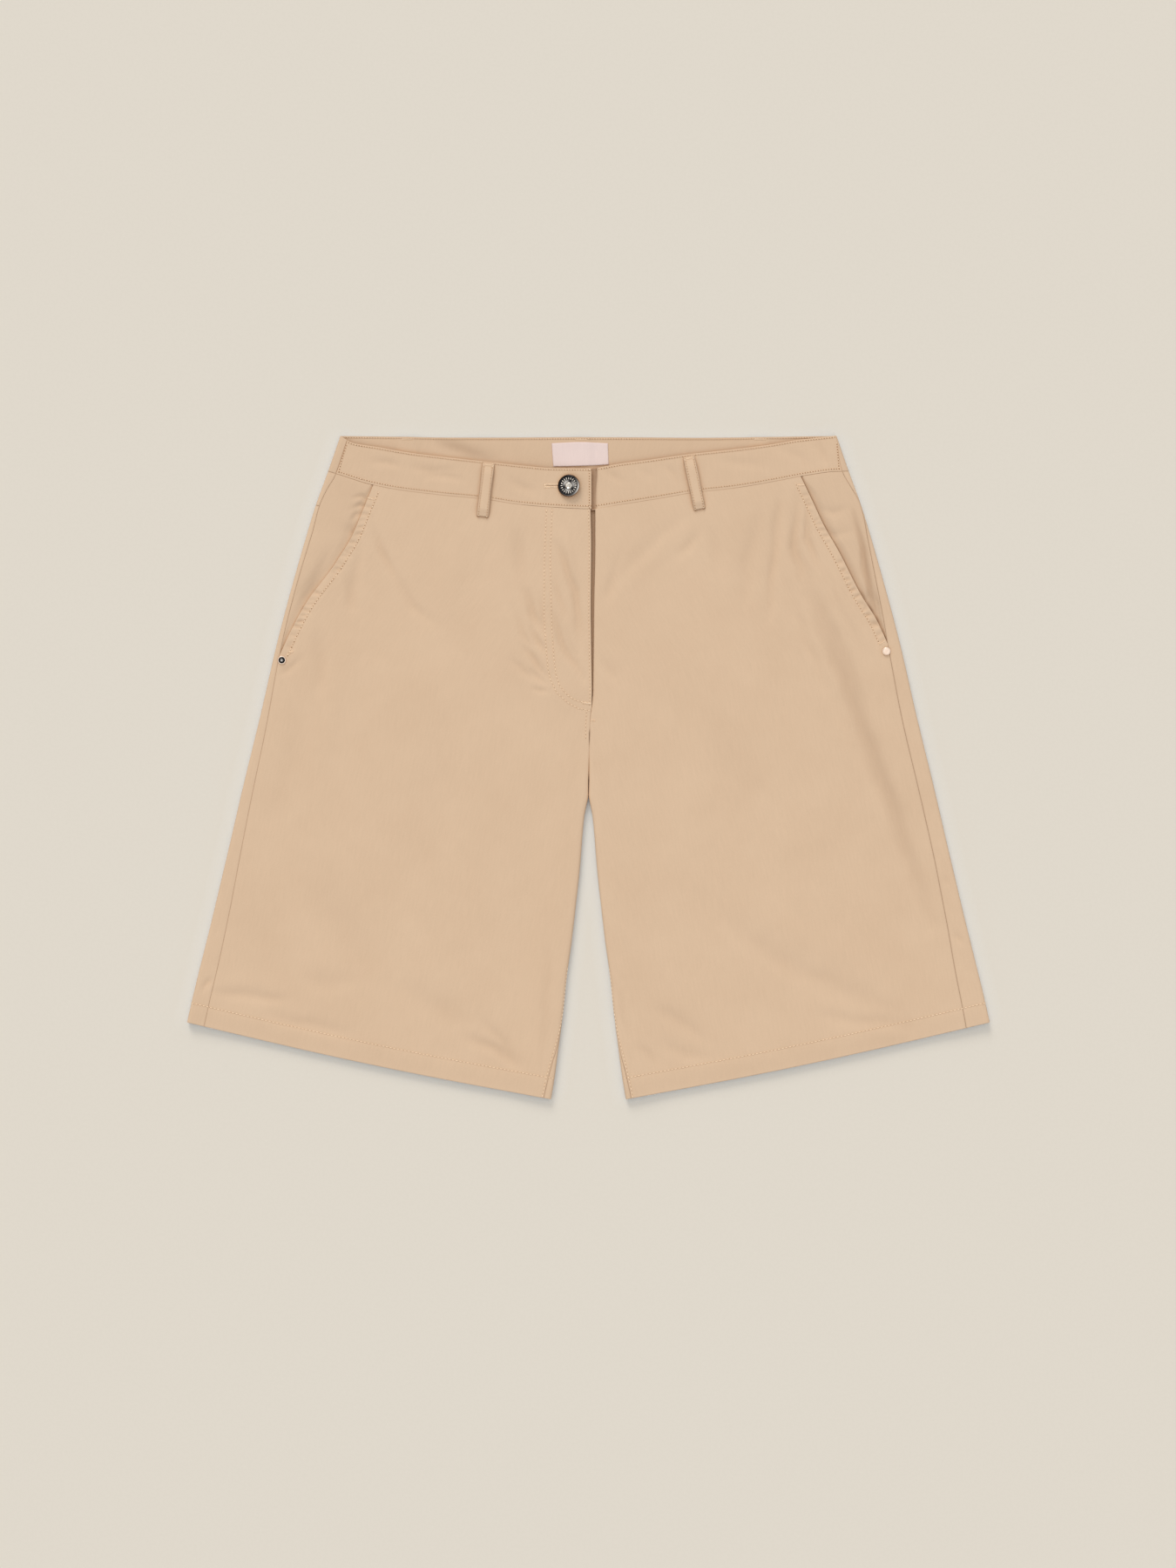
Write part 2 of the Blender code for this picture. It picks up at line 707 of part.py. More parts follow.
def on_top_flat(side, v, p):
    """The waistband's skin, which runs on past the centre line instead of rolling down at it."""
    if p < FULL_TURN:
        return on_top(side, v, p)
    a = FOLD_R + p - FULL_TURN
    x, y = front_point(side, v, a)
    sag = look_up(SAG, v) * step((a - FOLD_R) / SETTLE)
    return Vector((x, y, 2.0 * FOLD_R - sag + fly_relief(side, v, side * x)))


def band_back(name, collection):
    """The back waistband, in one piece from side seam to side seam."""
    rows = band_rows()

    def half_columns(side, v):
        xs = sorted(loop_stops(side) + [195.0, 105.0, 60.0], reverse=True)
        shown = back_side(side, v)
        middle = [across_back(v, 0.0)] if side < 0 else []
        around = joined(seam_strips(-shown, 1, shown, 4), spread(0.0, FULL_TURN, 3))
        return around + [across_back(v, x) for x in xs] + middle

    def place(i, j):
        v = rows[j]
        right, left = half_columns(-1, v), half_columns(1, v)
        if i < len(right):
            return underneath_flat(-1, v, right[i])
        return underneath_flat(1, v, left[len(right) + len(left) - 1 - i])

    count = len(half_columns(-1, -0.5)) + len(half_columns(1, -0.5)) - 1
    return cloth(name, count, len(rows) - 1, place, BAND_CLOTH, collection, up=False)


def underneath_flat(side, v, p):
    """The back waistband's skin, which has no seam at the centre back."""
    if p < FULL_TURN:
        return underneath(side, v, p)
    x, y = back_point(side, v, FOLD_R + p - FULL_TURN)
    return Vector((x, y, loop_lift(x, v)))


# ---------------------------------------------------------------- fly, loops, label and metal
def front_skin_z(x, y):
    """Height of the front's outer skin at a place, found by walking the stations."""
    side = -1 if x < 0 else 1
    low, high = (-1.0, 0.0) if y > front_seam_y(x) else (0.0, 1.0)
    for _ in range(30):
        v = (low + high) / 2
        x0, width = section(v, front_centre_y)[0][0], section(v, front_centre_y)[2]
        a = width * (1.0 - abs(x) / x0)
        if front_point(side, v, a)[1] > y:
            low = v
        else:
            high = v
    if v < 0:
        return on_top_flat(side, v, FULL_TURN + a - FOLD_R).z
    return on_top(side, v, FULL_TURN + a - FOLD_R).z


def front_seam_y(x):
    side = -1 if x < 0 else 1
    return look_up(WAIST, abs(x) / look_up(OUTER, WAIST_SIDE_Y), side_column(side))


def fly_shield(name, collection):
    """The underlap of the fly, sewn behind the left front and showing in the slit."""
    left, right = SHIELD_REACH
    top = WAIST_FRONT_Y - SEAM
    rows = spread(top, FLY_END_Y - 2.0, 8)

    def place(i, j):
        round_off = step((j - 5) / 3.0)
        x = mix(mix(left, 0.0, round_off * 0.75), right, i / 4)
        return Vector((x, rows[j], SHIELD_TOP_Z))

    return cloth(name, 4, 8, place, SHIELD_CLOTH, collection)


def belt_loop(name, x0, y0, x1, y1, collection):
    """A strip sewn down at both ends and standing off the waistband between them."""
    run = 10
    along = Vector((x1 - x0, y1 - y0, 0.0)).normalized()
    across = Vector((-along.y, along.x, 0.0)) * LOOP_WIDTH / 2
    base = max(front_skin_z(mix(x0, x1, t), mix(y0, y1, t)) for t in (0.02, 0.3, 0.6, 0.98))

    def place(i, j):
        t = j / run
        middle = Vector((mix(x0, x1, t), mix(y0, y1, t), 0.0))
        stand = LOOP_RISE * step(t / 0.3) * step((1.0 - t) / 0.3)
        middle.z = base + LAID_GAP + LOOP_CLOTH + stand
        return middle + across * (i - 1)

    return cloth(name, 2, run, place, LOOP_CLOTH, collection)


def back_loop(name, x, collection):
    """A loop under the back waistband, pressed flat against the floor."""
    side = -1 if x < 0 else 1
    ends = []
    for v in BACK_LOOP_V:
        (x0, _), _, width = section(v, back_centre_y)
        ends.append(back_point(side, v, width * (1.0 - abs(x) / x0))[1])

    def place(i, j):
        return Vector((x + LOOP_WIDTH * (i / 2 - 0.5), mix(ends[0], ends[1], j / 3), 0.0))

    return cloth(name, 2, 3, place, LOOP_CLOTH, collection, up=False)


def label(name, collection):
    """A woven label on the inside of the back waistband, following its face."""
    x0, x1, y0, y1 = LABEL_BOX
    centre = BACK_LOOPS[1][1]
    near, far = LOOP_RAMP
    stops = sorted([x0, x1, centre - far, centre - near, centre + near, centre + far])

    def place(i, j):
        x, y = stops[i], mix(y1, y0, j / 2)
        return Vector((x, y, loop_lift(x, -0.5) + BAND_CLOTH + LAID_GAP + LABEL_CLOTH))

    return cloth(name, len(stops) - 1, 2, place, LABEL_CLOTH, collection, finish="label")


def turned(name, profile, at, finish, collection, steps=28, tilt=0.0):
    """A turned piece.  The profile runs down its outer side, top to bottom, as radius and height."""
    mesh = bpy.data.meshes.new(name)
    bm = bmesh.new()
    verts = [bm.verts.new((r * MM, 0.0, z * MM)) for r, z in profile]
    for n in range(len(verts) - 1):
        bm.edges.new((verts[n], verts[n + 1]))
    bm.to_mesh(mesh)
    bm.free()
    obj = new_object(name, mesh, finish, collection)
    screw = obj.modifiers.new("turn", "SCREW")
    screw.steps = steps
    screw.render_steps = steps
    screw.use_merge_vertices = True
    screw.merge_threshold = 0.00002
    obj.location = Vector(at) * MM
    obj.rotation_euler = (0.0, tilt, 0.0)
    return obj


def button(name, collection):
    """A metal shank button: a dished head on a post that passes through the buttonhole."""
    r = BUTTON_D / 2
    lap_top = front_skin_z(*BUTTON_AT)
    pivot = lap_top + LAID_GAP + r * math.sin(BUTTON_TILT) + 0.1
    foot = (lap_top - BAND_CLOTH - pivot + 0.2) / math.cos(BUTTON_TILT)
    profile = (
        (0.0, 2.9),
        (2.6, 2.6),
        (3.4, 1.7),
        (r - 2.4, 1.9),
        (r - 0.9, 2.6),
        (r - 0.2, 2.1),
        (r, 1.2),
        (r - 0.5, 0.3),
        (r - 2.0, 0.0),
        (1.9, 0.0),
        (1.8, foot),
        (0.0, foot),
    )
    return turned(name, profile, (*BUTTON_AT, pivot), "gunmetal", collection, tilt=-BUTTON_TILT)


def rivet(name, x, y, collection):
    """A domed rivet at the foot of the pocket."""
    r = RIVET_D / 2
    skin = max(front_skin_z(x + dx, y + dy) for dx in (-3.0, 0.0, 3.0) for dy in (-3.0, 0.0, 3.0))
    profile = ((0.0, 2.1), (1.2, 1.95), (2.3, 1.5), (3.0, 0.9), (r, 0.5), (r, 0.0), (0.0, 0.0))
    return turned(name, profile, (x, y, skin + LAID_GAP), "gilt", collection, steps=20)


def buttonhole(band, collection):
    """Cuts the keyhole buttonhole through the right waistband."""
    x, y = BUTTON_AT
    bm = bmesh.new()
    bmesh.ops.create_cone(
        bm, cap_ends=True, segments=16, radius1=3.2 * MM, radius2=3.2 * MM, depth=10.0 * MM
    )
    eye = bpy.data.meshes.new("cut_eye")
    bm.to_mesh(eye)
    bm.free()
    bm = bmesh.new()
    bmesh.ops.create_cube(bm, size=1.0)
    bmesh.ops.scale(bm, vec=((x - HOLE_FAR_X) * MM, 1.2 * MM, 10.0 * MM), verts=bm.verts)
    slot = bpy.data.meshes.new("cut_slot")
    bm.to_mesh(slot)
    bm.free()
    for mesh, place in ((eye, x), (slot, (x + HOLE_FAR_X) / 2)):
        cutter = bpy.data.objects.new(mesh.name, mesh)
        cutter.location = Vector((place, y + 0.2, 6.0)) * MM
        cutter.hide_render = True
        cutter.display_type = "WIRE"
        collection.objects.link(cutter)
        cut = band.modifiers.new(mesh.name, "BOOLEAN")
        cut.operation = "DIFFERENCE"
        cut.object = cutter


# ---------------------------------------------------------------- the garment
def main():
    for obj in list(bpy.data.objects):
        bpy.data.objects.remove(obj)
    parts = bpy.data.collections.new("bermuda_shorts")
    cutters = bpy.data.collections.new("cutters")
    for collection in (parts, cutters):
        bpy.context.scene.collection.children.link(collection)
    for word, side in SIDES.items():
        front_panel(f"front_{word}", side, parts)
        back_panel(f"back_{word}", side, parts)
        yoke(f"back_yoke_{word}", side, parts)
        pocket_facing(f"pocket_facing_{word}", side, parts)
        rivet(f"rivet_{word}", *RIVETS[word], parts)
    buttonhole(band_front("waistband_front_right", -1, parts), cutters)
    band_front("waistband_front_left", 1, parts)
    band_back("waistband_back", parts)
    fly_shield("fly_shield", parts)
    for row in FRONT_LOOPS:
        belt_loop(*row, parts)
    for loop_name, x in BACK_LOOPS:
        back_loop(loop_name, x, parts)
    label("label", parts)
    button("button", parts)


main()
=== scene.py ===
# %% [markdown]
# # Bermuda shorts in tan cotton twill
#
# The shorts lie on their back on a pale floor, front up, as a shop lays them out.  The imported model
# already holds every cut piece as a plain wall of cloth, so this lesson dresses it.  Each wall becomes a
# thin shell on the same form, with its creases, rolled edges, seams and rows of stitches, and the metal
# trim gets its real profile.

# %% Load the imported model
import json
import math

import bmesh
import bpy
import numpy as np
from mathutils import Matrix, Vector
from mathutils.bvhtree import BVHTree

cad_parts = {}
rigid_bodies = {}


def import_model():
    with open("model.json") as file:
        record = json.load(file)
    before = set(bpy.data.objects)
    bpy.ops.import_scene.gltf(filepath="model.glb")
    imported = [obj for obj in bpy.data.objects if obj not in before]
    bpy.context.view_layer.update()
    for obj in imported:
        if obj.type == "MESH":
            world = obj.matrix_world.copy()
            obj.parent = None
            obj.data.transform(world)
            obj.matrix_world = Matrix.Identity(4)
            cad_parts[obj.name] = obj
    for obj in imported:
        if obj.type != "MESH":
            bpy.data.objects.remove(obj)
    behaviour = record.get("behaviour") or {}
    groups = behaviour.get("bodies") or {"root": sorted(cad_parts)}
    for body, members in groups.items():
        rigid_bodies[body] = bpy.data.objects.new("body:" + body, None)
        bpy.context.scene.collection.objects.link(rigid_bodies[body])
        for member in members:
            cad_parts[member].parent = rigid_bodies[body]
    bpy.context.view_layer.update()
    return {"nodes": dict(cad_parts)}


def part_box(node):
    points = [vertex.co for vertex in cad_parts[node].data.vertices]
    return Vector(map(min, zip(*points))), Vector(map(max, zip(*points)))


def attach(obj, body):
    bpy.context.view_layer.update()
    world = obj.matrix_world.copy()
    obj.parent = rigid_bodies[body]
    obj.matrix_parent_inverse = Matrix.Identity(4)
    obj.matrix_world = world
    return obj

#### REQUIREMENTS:
Print only the lines that run from the start of the listing to the line bearing "rows = band_rows()"; please keep the first line and that last one, exactly as they appear.

#### RESPONSE:
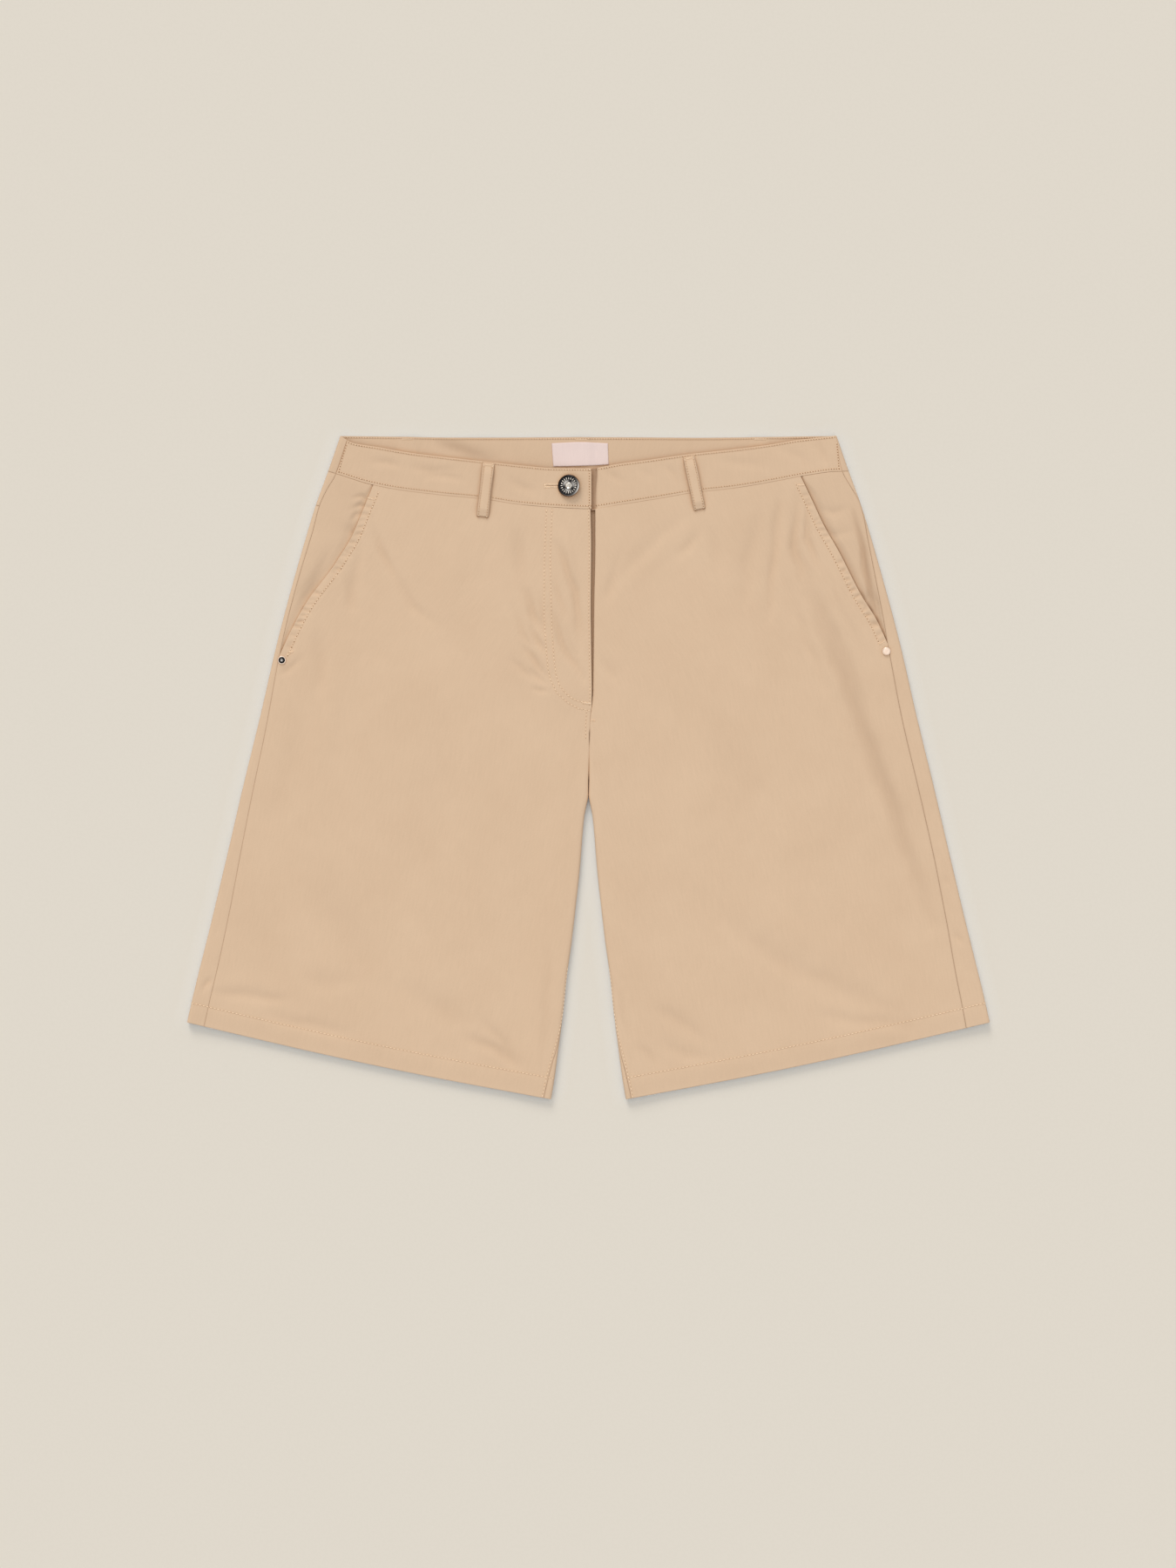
Write part 2 of the Blender code for this picture. It picks up at line 707 of part.py. More parts follow.
def on_top_flat(side, v, p):
    """The waistband's skin, which runs on past the centre line instead of rolling down at it."""
    if p < FULL_TURN:
        return on_top(side, v, p)
    a = FOLD_R + p - FULL_TURN
    x, y = front_point(side, v, a)
    sag = look_up(SAG, v) * step((a - FOLD_R) / SETTLE)
    return Vector((x, y, 2.0 * FOLD_R - sag + fly_relief(side, v, side * x)))


def band_back(name, collection):
    """The back waistband, in one piece from side seam to side seam."""
    rows = band_rows()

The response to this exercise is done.